The network is far from alone. O2’s i-mode portal gives customers with adapted handsets access to 150 websites, including eBay and ITN. Some O2 customers have found that when they try to reach favourite sites not offered by i-mode, things go awry. “I could access the live railway-departure boards fine with my old phone, but now, when I type in the site address, it directs me to the web page for National Rail that I’d see on my PC, which i-mode finds difficult to show,” Andy Flowers, an O2 customer, gripes on an internet message board. It’s because his NEC phone doesn’t support Wap, the language most mobile sites are written in; it offers only i-mode.
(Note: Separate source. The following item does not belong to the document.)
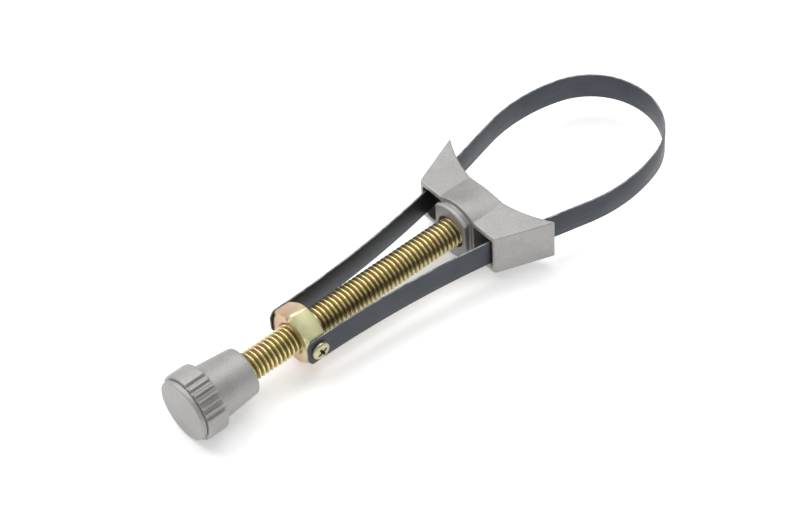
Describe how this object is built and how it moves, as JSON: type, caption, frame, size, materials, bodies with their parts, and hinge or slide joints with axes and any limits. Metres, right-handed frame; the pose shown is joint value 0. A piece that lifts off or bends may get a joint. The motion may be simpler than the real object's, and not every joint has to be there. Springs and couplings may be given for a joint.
{
  "type": "oil filter wrench",
  "caption": "Adjustable strap wrench for oil filters: turning the ribbed knob on a threaded rod draws a spring-steel band loop through a cast yoke to grip a round filter.",
  "frame": {"origin": "centre of the round front of the band loop, on the screw axis, at mid width of the band", "axes": "+X along the screw from the knob towards the loop, +Z along the filter's axis, +Y to the left seen from the knob"},
  "size_m": [0.2441, 0.0646, 0.029],
  "materials": {
    "cast_aluminium": "satin as-cast, fine grain",
    "spring_steel": "blued spring steel, semi-gloss",
    "yellow_zinc": "yellow passivated zinc, iridescent",
    "yellow_zinc_nut": "yellow passivated zinc, iridescent",
    "pale_zinc": "pale passivated zinc",
    "plain_steel": "plain turned steel"
  },
  "bodies": {
    "yoke": {"yoke": "cast_aluminium", "thrust_washer": "plain_steel"},
    "screw": {"threaded_rod": "yellow_zinc", "knob": "cast_aluminium", "retaining_ring": "plain_steel"},
    "nut": {"nut": "yellow_zinc_nut", "band_screw_left": "pale_zinc", "band_screw_right": "pale_zinc", "band_end_left": "spring_steel", "band_end_right": "spring_steel"},
    "band_left_1": {"band_link_left_1": "spring_steel"},
    "band_left_2": {"band_link_left_2": "spring_steel"},
    "band_left_3": {"band_link_left_3": "spring_steel"},
    "band_left_4": {"band_link_left_4": "spring_steel"},
    "band_left_5": {"band_link_left_5": "spring_steel"},
    "band_left_6": {"band_link_left_6": "spring_steel"},
    "band_right_1": {"band_link_right_1": "spring_steel"},
    "band_right_2": {"band_link_right_2": "spring_steel"},
    "band_right_3": {"band_link_right_3": "spring_steel"},
    "band_right_4": {"band_link_right_4": "spring_steel"},
    "band_right_5": {"band_link_right_5": "spring_steel"},
    "band_right_6": {"band_link_right_6": "spring_steel"}
  },
  "joints": [
    {"name": "screw_spin", "type": "hinge", "parent": "yoke", "child": "screw", "pos_m": [-0.068, 0, 0], "axis": [1, 0, 0], "range_deg": [-8500, 3400]},
    {"name": "nut_slide", "type": "slide", "parent": "yoke", "child": "nut", "axis": [1, 0, 0], "range_m": [-0.0201, 0.0501]},
    {"name": "band_left_hinge_1", "type": "hinge", "parent": "nut", "child": "band_left_1", "pos_m": [-0.1503, 0.01135, 0], "axis": [0, 0, 1], "range_deg": [-6.05, 15.1]},
    {"name": "band_left_hinge_2", "type": "hinge", "parent": "band_left_1", "child": "band_left_2", "pos_m": [-0.12538, 0.01239, 0], "axis": [0, 0, 1], "range_deg": [-9.8, 3.95]},
    {"name": "band_left_hinge_3", "type": "hinge", "parent": "band_left_2", "child": "band_left_3", "pos_m": [-0.05161, 0.02431, 0], "axis": [0, 0, 1], "range_deg": [-10.15, 4.1]},
    {"name": "band_left_hinge_4", "type": "hinge", "parent": "band_left_3", "child": "band_left_4", "pos_m": [-0.0274, 0.03032, 0], "axis": [0, 0, 1], "range_deg": [-12.5, 5]},
    {"name": "band_left_hinge_5", "type": "hinge", "parent": "band_left_4", "child": "band_left_5", "pos_m": [-0.0026, 0.03127, 0], "axis": [0, 0, 1], "range_deg": [-3.1, 7.65]},
    {"name": "band_left_hinge_6", "type": "hinge", "parent": "band_left_5", "child": "band_left_6", "pos_m": [0.02021, 0.02217, 0], "axis": [0, 0, 1], "range_deg": [-3.9, 9.7]},
    {"name": "band_right_hinge_1", "type": "hinge", "parent": "nut", "child": "band_right_1", "pos_m": [-0.1503, -0.01135, 0], "axis": [0, 0, 1], "range_deg": [-15.1, 6.05]},
    {"name": "band_right_hinge_2", "type": "hinge", "parent": "band_right_1", "child": "band_right_2", "pos_m": [-0.12538, -0.01239, 0], "axis": [0, 0, 1], "range_deg": [-3.95, 9.8]},
    {"name": "band_right_hinge_3", "type": "hinge", "parent": "band_right_2", "child": "band_right_3", "pos_m": [-0.05161, -0.02431, 0], "axis": [0, 0, 1], "range_deg": [-4.1, 10.15]},
    {"name": "band_right_hinge_4", "type": "hinge", "parent": "band_right_3", "child": "band_right_4", "pos_m": [-0.0274, -0.03032, 0], "axis": [0, 0, 1], "range_deg": [-5, 12.5]},
    {"name": "band_right_hinge_5", "type": "hinge", "parent": "band_right_4", "child": "band_right_5", "pos_m": [-0.0026, -0.03127, 0], "axis": [0, 0, 1], "range_deg": [-7.65, 3.1]},
    {"name": "band_right_hinge_6", "type": "hinge", "parent": "band_right_5", "child": "band_right_6", "pos_m": [0.02021, -0.02217, 0], "axis": [0, 0, 1], "range_deg": [-9.7, 3.9]}
  ],
  "couplings": [
    {"joint": "nut_slide", "follows": "screw_spin", "m_per_rad": -0.00033688},
    {"joint": "band_left_hinge_1", "follows": "screw_spin", "ratio": -0.0017696},
    {"joint": "band_left_hinge_2", "follows": "screw_spin", "ratio": 0.0011481},
    {"joint": "band_left_hinge_3", "follows": "screw_spin", "ratio": 0.0011903},
    {"joint": "band_left_hinge_4", "follows": "screw_spin", "ratio": 0.0014621},
    {"joint": "band_left_hinge_5", "follows": "screw_spin", "ratio": -0.00089508},
    {"joint": "band_left_hinge_6", "follows": "screw_spin", "ratio": -0.0011358},
    {"joint": "band_right_hinge_1", "follows": "screw_spin", "ratio": 0.0017696},
    {"joint": "band_right_hinge_2", "follows": "screw_spin", "ratio": -0.0011481},
    {"joint": "band_right_hinge_3", "follows": "screw_spin", "ratio": -0.0011903},
    {"joint": "band_right_hinge_4", "follows": "screw_spin", "ratio": -0.0014621},
    {"joint": "band_right_hinge_5", "follows": "screw_spin", "ratio": 0.00089508},
    {"joint": "band_right_hinge_6", "follows": "screw_spin", "ratio": 0.0011358}
  ]
}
O2 admits trying to draw traffic to i-mode, but denies deliberately making life difficult for people wanting to go beyond. Mobile surfing with normal Wap phones, it believes, is simply not up to much. The company claims customers will avoid disappointment with mobile surfing by sticking with i-mode content, which is adapted for mobile handsets. Jag Minhas, chief architect for data products at O2, says: “There are handsets that offer full web browsing, but the problem is that full web pages don’t work well on small handset screens. Simplicity will drive uptake — people don’t want to type a full web address into a mobile phone.”
He has a point. Anyone who has tried to browse a normal web page on an ordinary handset will know what an ugly mess is produced, as the phone struggles to cope with the formatting and mass of graphics. But new “filter” technology from Google and Opera makes it possible to access full web pages from pretty much any mobile bought within the past couple of years.
Type in www.google.co.uk on the web browser of a phone and you’ll be directed to Google’s dedicated mobile search. You can search the full internet, but software at Google’s end adapts the web pages so that they don’t appear as a horrendous jumble on your handset. Pages that were unreadable on the browser of my standard Nokia 6230i were much easier to scan after I searched for them with Google. Yahoo! provides a similar service for 3’s mobile customers, who until recently were restricted to a limited number of mobile-tailored sites, despite the many promises of 3G technology.